**Exercise instructions:**
Going from the top of the data below, give again each line through the one containing "from FreeCAD import", both ends kept.

**Record excerpts:**
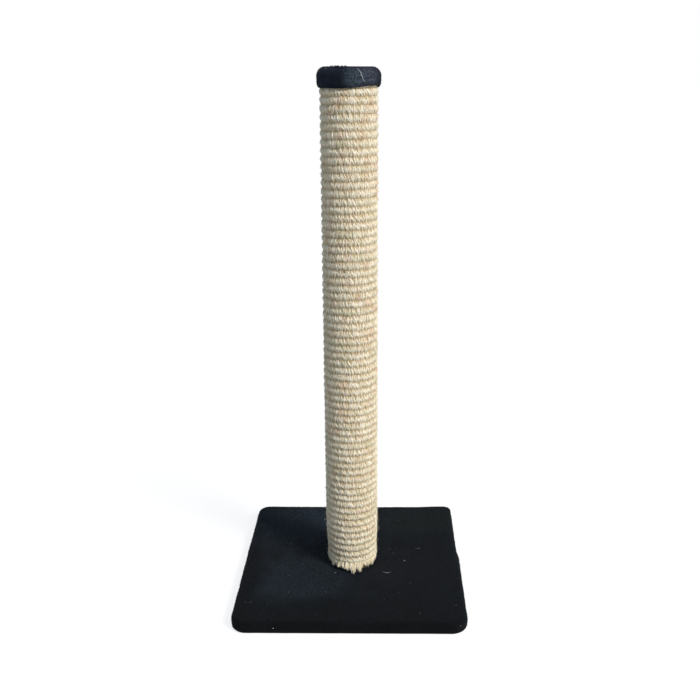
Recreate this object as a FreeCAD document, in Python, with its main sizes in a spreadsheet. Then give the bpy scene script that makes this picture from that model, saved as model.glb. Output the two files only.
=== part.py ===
import FreeCAD, Part

import math
import os
import re

import Sketcher
from FreeCAD import Placement, Rotation, Vector

# A tall cat scratching post on a square base.
#
# A fibreboard base is wrapped in short-pile plush, which is turned under and stapled.
# A cardboard tube stands on it. The tube has a wooden plug in each end, and one bolt
# from under the base pulls the bottom plug down by a tee nut. A ribbed sisal cloth is
# glued round the tube and stapled along its seam at the back, and a plush cap is
# pulled over the top and stapled through its hem.
#
# Millimetres. The origin is the centre of the base's underside, +Z is up, the front
# faces -Y and the cloth's seam is at the back, +Y.

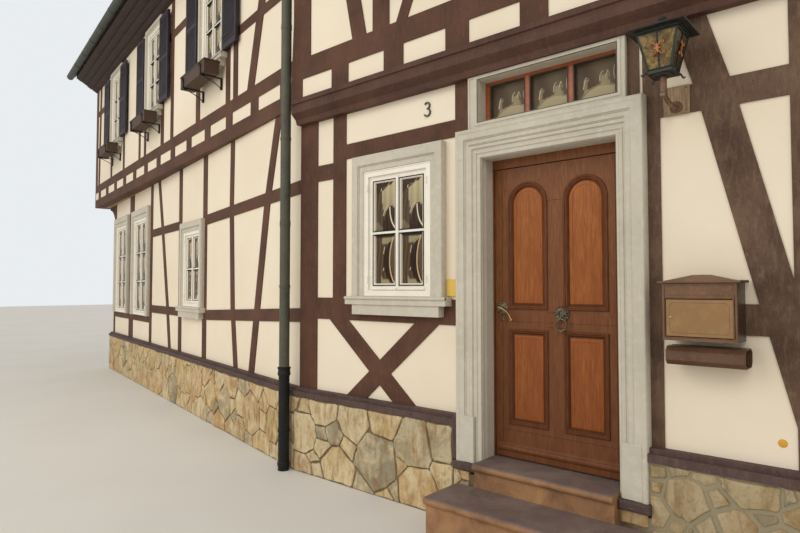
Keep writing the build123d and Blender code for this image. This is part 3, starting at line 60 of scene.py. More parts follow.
class Look:
    """Node material built on object coordinates in metres."""

    def __init__(self, name, color, rough=0.7, **sockets):
        self.mat = bpy.data.materials.new(name)
        self.mat.use_nodes = True
        self.tree = self.mat.node_tree
        self.shader = self.tree.nodes["Principled BSDF"]
        self.shader.inputs["Base Color"].default_value = lin(color)
        self.shader.inputs["Roughness"].default_value = rough
        for key, value in sockets.items():
            self.shader.inputs[key.replace("_", " ")].default_value = value
        self.where = self.add("ShaderNodeTexCoord").outputs["Object"]
        self.height = None

    def add(self, kind, **settings):
        node = self.tree.nodes.new(kind)
        for key, value in settings.items():
            setattr(node, key, value)
        return node

    def put(self, socket, value):
        if isinstance(value, bpy.types.NodeSocket):
            self.tree.links.new(value, socket)
        elif isinstance(value, str):
            socket.default_value = lin(value)
        else:
            socket.default_value = value

    def scaled(self, stretch):
        node = self.add("ShaderNodeMapping")
        self.put(node.inputs["Vector"], self.where)
        node.inputs["Scale"].default_value = stretch
        return node.outputs[0]

    def noise(self, scale, detail=4, rough=0.55, stretch=None, twist=0.0):
        node = self.add("ShaderNodeTexNoise")
        self.put(node.inputs["Vector"], self.scaled(stretch) if stretch else self.where)
        for key, value in (("Scale", scale), ("Detail", detail), ("Roughness", rough), ("Distortion", twist)):
            node.inputs[key].default_value = value
        return node.outputs["Fac"]

    def tint(self, name):
        return self.add("ShaderNodeAttribute", attribute_name=name).outputs["Fac"]

    def part_of(self, axis="Z", source="Position"):
        """Where a point lies along an axis, or how far its face looks that way."""
        node = self.add("ShaderNodeSeparateXYZ")
        self.put(node.inputs[0], self.add("ShaderNodeNewGeometry").outputs[source])
        return node.outputs[axis]

    @property
    def now(self):
        """The colour that reaches the shader so far."""
        return self.shader.inputs["Base Color"].links[0].from_socket

    def painted_shade_side(self, axis, low, high, share, color):
        """Painted shade: paint the given colour over the present one where faces look along an axis, standing
        in for less light on that side.
        """
        looking = self.span(self.part_of(axis, "Normal"), low, high, 0.0, share)
        return self.paint(self.mix(looking, self.now, color))

    def span(self, value, low, high, to_low=0.0, to_high=1.0):
        """Value stretched from one range to another, and held inside it."""
        node = self.add("ShaderNodeMapRange")
        for key, number in (("Value", value), ("From Min", low), ("From Max", high), ("To Min", to_low),
                            ("To Max", to_high)):
            self.put(node.inputs[key], number)
        return node.outputs[0]

    def ramp(self, value, *stops):
        node = self.add("ShaderNodeValToRGB")
        ramp = node.color_ramp
        while len(ramp.elements) < len(stops):
            ramp.elements.new(0.5)
        for element, (at, code) in zip(ramp.elements, stops):
            element.position, element.color = at, lin(code)
        self.put(node.inputs["Fac"], value)
        return node.outputs["Color"]

    def mix(self, share, a, b, blend="MIX"):
        node = self.add("ShaderNodeMix", data_type="RGBA", blend_type=blend)
        self.put(node.inputs[0], share)
        self.put(node.inputs[6], a)
        self.put(node.inputs[7], b)
        return node.outputs[2]

    def paint(self, value):
        self.put(self.shader.inputs["Base Color"], value)
        return self

    def polish(self, value, low, high):
        self.put(self.shader.inputs["Roughness"], self.span(value, 0.25, 0.75, low, high))
        return self

    def bump(self, value, depth, strength=0.6):
        """Relief of a depth in metres, on top of any given before."""
        node = self.add("ShaderNodeBump")
        node.inputs["Strength"].default_value = strength
        node.inputs["Distance"].default_value = depth
        self.put(node.inputs["Height"], value)
        if self.height:
            self.put(node.inputs["Normal"], self.height)
        self.height = node.outputs[0]
        self.put(self.shader.inputs["Normal"], self.height)
        return self


# Materials. Scales are per metre, depths of relief in metres
LOOKS = {}


def look(name, color, rough=0.7, **sockets):
    LOOKS[name] = Look(name, color, rough, **sockets)
    return LOOKS[name]


def mottled(name, base, dark, light, scale, rough, relief=0.0, **sockets):
    """Painted or stone surface with broad clouds, fine flecks and a slight relief."""
    it = look(name, base, rough, **sockets)
    broad, fine = it.noise(scale, 5, 0.6), it.noise(scale * 9, 3, 0.6)
    color = it.mix(it.span(broad, 0.35, 0.65), dark, base)
    color = it.mix(it.span(fine, 0.48, 0.72, 0.0, 0.55), color, light)
    it.paint(color).polish(fine, rough - 0.08, min(1.0, rough + 0.12))
    if relief:
        it.bump(broad, relief * 2, 0.5).bump(fine, relief, 0.6)
    return it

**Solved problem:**
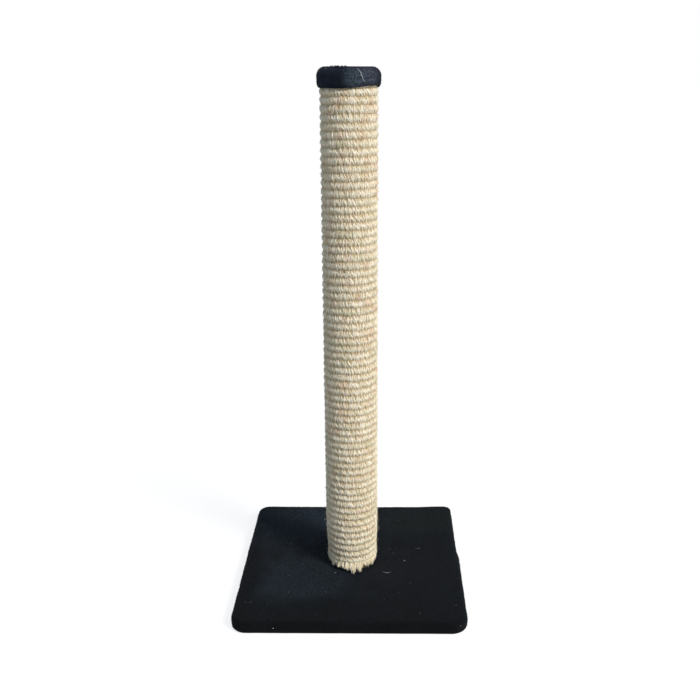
Recreate this object as a FreeCAD document, in Python, with its main sizes in a spreadsheet. Then give the bpy scene script that makes this picture from that model, saved as model.glb. Output the two files only.
=== part.py ===
import FreeCAD, Part

import math
import os
import re

import Sketcher
from FreeCAD import Placement, Rotation, Vector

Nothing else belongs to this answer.